Communication involves understanding the team's communication channels and mechanisms. Should all external communication go through a single intermediary? Are all team members trusted to communicate with stakeholders? Understanding the available channels and how they'll be used will help avoid conflicts.

We also recommend that the team understands its decision making dynamics using a facilitated group decision making activity. Candidate decisions for this exercise are:

  • Ways of Working
  • Agreeing buy-in to mission
  • Defining high level scope and change management

Since some of these decisions will have already been made implicitly during the Team Charter workshop they often form an interesting case study for the team and a mechanism to understand why they fell into the emergent decision models used so far.


The output of these activities is a written Team Charter (textual or graphical) in either a simple format as shown below or a more structured format such as a Business Model Canvas. Regardless of the output format we recommend that the Team Charter be verified with senior stakeholders and/or the community the team serves. We strongly recommend open transparent publishing of the Team Charter, especially to interacting teams.

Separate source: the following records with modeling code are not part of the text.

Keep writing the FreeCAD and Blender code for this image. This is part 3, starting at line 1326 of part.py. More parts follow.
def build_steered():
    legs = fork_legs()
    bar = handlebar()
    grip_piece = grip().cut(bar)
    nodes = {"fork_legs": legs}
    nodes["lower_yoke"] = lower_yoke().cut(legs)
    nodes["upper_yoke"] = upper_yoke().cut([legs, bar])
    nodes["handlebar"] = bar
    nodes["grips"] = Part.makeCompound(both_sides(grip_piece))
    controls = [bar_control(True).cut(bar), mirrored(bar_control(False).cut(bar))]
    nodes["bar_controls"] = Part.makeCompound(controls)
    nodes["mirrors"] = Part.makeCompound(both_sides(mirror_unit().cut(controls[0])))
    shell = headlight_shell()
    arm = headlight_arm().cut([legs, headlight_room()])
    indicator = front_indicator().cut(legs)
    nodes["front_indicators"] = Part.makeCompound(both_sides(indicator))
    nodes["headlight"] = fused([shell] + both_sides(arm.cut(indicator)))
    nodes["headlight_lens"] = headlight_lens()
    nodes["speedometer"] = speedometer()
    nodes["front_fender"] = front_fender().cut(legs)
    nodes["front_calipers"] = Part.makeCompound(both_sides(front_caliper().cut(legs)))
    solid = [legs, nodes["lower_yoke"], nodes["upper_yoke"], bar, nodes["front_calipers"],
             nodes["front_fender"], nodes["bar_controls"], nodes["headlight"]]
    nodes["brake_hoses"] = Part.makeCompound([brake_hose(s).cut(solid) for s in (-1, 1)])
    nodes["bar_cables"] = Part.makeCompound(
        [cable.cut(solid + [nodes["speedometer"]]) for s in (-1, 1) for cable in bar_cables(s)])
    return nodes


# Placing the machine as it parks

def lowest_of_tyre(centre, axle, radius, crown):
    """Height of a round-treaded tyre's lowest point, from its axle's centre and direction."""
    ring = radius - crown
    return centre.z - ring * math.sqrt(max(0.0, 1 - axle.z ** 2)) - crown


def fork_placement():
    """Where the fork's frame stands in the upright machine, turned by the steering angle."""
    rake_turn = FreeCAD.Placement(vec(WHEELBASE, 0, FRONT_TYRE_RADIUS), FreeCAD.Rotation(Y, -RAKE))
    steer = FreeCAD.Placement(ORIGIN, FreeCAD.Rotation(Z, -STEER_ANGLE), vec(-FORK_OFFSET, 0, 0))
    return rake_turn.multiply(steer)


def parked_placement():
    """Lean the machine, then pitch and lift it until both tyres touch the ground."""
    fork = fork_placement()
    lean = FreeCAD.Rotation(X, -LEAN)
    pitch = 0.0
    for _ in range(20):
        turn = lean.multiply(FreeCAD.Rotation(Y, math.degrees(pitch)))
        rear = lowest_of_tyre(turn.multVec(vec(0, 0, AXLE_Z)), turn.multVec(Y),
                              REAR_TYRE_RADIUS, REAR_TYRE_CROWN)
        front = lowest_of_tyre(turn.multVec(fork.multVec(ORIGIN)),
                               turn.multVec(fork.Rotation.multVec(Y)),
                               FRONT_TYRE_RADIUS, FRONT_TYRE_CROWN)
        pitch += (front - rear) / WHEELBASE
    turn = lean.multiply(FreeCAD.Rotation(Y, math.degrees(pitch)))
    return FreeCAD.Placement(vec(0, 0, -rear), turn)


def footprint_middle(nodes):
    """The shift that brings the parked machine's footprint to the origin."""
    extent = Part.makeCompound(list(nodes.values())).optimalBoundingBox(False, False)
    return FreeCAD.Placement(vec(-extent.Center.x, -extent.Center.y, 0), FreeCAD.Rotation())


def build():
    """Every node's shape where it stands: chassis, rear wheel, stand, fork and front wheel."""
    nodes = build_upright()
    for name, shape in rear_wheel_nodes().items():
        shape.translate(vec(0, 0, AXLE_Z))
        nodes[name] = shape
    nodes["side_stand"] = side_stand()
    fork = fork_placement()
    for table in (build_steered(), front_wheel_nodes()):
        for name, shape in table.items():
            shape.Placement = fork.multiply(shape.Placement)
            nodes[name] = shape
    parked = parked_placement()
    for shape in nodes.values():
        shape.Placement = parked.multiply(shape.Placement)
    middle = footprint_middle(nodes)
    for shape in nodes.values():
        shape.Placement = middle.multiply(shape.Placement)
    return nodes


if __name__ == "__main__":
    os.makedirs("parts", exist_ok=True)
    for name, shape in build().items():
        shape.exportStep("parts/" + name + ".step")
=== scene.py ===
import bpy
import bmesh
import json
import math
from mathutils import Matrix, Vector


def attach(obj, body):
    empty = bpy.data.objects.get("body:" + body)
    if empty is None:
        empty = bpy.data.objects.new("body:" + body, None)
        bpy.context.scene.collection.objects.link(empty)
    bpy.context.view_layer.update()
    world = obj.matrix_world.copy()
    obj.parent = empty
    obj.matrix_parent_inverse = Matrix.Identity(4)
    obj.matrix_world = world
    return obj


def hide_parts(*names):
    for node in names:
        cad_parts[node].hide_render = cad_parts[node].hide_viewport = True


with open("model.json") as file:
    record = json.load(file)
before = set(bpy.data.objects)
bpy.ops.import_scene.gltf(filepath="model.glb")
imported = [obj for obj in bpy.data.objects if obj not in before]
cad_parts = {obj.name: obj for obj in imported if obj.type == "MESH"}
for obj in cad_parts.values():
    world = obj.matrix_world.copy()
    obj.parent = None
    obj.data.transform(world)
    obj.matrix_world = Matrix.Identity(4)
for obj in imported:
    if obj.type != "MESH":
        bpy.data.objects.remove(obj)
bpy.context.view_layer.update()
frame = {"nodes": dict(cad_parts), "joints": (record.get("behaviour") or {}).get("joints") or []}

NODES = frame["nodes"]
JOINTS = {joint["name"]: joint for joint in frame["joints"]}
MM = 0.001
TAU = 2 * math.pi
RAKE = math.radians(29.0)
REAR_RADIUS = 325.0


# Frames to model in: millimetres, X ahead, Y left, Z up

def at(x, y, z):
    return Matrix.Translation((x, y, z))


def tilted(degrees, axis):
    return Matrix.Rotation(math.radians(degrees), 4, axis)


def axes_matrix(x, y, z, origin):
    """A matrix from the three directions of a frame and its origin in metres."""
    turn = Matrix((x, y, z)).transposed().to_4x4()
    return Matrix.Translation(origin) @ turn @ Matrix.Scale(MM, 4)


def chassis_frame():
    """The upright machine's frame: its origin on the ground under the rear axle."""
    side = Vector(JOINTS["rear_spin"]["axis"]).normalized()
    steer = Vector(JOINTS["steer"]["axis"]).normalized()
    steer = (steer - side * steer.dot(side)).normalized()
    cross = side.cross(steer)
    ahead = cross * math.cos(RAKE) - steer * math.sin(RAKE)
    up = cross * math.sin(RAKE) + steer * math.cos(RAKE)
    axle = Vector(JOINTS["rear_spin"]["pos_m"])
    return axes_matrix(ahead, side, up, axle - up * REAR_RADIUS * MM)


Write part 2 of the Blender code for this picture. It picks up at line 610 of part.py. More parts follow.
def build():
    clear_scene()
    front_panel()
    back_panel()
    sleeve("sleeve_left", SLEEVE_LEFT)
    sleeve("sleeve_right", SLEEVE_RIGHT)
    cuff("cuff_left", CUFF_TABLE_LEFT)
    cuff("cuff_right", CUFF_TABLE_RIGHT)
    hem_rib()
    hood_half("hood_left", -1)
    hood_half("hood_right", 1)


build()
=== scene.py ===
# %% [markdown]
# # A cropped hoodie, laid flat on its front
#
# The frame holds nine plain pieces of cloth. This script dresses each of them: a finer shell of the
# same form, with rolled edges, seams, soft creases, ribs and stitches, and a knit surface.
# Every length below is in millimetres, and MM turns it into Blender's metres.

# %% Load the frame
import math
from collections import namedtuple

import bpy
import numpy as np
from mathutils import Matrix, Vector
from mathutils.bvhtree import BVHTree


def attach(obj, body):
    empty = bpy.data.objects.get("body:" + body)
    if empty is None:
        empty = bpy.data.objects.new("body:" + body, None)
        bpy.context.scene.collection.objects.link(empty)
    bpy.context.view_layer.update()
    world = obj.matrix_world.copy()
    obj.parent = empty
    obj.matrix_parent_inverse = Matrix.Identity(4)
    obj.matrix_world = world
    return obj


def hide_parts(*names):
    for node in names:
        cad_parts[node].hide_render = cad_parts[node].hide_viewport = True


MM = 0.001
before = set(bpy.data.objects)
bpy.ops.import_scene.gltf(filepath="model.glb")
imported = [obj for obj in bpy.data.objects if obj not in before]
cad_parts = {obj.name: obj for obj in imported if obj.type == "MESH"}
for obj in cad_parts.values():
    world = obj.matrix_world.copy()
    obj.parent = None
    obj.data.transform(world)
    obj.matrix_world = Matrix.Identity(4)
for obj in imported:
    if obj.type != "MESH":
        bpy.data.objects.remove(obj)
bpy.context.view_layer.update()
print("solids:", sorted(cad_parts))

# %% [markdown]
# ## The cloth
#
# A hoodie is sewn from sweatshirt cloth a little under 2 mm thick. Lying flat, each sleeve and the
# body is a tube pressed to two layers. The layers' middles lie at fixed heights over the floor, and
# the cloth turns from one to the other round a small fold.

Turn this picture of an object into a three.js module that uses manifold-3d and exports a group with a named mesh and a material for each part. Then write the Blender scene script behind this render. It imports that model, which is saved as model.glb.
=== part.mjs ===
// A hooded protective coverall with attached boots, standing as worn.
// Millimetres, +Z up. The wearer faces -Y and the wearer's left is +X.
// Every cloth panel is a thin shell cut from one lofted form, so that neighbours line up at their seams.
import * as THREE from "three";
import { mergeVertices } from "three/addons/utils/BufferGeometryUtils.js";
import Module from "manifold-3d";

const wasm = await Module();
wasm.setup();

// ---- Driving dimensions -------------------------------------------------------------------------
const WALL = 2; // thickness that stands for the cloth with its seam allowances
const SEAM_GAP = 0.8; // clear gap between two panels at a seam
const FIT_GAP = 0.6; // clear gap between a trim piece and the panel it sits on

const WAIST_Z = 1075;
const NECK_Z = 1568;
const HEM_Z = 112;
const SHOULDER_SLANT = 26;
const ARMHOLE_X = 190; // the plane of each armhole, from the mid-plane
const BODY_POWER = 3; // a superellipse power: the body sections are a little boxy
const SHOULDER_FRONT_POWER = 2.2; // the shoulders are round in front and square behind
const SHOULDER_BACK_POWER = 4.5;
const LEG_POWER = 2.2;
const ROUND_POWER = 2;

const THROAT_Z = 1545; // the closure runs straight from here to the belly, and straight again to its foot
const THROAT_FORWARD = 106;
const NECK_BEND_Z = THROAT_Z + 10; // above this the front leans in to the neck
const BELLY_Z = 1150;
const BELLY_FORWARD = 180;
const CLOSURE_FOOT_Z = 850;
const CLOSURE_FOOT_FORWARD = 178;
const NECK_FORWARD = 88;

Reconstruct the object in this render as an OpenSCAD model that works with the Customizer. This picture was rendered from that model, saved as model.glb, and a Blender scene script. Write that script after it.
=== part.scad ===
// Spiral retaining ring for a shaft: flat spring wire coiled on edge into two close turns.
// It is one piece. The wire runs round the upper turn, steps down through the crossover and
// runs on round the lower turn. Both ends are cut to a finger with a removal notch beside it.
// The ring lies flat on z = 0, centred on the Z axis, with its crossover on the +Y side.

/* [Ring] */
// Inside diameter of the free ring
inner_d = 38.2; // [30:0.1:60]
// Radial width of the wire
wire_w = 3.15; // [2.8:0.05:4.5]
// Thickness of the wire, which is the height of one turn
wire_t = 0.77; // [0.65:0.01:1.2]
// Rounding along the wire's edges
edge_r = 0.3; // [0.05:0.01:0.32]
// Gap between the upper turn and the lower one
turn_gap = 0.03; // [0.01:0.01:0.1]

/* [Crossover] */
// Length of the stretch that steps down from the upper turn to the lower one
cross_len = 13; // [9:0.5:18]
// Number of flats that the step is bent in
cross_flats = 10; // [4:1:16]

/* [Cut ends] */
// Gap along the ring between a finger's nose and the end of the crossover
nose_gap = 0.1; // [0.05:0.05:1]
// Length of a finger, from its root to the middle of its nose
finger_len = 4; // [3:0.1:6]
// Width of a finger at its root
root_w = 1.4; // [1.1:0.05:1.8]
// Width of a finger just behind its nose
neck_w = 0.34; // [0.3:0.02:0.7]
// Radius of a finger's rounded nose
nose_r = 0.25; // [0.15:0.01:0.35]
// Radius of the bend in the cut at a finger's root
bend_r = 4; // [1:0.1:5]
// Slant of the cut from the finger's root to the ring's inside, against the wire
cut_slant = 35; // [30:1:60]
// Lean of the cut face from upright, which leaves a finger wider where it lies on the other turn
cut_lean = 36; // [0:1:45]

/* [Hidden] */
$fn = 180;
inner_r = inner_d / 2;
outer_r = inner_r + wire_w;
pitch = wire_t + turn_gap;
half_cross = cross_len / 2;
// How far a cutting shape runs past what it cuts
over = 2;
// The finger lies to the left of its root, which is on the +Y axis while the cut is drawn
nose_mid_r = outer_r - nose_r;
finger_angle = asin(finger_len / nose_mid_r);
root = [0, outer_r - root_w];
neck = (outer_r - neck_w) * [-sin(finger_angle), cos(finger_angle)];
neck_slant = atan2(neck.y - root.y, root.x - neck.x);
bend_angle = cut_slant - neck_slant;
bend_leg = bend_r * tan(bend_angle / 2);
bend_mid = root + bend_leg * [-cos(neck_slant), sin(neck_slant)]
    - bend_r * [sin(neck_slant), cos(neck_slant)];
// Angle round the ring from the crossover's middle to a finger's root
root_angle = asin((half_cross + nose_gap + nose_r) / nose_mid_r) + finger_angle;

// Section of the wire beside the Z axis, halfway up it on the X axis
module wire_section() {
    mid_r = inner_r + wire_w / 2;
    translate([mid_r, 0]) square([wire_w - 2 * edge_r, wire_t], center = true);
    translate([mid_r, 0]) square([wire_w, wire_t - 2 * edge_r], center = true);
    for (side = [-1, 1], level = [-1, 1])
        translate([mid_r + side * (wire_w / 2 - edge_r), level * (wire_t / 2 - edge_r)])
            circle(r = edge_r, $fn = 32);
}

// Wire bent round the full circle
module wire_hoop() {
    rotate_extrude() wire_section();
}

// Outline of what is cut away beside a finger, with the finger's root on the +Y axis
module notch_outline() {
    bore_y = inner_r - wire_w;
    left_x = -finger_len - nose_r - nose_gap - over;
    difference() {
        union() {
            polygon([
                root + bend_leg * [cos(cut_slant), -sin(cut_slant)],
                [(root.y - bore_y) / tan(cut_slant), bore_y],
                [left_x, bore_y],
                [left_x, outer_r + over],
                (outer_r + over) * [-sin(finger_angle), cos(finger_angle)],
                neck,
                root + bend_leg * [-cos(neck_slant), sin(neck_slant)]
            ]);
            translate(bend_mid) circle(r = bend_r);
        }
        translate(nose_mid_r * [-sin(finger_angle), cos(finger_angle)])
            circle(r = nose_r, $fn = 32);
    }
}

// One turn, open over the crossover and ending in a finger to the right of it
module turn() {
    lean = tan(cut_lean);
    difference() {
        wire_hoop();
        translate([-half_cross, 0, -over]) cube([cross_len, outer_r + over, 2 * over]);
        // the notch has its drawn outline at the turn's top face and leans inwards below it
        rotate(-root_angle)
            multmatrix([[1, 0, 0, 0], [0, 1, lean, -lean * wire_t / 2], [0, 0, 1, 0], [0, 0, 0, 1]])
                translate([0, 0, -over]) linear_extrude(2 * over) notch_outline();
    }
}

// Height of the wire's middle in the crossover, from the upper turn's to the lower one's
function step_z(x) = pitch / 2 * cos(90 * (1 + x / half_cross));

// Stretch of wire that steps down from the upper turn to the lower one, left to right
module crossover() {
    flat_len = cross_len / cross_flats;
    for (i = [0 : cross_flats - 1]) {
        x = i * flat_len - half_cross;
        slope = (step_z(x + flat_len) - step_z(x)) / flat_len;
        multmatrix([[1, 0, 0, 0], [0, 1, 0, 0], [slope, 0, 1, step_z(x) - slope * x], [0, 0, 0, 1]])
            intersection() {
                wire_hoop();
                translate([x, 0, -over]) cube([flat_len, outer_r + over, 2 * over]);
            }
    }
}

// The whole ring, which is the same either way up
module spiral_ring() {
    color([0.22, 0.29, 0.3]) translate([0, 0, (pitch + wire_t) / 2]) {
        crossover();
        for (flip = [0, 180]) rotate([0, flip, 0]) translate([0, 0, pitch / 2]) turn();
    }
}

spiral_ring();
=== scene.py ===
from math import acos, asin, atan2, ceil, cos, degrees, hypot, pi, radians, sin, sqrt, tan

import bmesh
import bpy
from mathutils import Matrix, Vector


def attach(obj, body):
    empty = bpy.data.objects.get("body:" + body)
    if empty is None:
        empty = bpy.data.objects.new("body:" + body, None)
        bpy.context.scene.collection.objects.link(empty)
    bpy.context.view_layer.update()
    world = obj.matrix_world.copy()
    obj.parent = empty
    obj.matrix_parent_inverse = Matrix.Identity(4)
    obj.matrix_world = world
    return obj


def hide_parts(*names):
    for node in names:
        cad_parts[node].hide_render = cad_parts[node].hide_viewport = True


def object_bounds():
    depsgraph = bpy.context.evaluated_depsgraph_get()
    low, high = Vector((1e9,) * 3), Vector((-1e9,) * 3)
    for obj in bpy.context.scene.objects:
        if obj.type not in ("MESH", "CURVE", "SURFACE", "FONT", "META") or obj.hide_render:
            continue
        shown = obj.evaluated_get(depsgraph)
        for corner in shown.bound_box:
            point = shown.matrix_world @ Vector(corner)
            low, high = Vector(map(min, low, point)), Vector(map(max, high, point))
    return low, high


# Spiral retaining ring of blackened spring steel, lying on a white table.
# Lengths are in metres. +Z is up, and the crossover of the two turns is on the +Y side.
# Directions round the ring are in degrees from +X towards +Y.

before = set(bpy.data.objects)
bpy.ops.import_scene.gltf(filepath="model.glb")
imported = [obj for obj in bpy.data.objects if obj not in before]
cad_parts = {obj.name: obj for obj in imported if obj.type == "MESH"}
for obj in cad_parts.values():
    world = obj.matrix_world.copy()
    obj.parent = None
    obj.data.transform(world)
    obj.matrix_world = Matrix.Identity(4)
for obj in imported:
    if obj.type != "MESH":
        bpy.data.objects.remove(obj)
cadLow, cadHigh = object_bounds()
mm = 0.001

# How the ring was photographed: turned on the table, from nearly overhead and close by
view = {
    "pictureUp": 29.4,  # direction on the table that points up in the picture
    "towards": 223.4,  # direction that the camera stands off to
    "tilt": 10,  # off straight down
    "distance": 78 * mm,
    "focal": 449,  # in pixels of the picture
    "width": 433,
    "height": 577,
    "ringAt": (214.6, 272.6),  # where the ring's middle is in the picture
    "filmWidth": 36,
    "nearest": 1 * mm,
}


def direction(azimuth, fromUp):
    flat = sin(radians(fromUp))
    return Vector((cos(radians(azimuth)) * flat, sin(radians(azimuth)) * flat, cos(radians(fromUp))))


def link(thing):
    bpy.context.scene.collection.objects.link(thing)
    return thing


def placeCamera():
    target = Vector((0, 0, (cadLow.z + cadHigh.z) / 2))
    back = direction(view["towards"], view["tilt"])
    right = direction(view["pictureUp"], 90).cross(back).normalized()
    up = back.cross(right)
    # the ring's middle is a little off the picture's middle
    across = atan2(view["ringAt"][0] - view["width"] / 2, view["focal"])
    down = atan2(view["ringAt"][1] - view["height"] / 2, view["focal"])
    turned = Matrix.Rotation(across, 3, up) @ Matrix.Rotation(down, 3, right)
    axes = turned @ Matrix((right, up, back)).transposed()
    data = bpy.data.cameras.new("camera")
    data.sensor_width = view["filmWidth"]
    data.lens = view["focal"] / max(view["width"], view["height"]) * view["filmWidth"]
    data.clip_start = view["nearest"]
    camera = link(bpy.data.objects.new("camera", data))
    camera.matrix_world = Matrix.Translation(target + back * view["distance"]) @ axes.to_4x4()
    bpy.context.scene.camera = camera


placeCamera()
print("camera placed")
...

Some blurb about what the team does – Mission statement

Assertion of rights the team assumes – Autonomy

Who the team is

Who’s in the team, what’s their ability, how do they contribute to the required skills – Structure

How the team works

A little bit about the practices the team uses. Such as using a continuous flow model, an iterative approach etc. Including the decisions the team makes and how they make them – Decision Making

Talking through the Team Charter with new members and the mechanisms used to derive the content is a useful way of on-boarding new team members into the culture of a team. Working at creating an intentional team culture is devalued if new members aren't on-boarded effectively.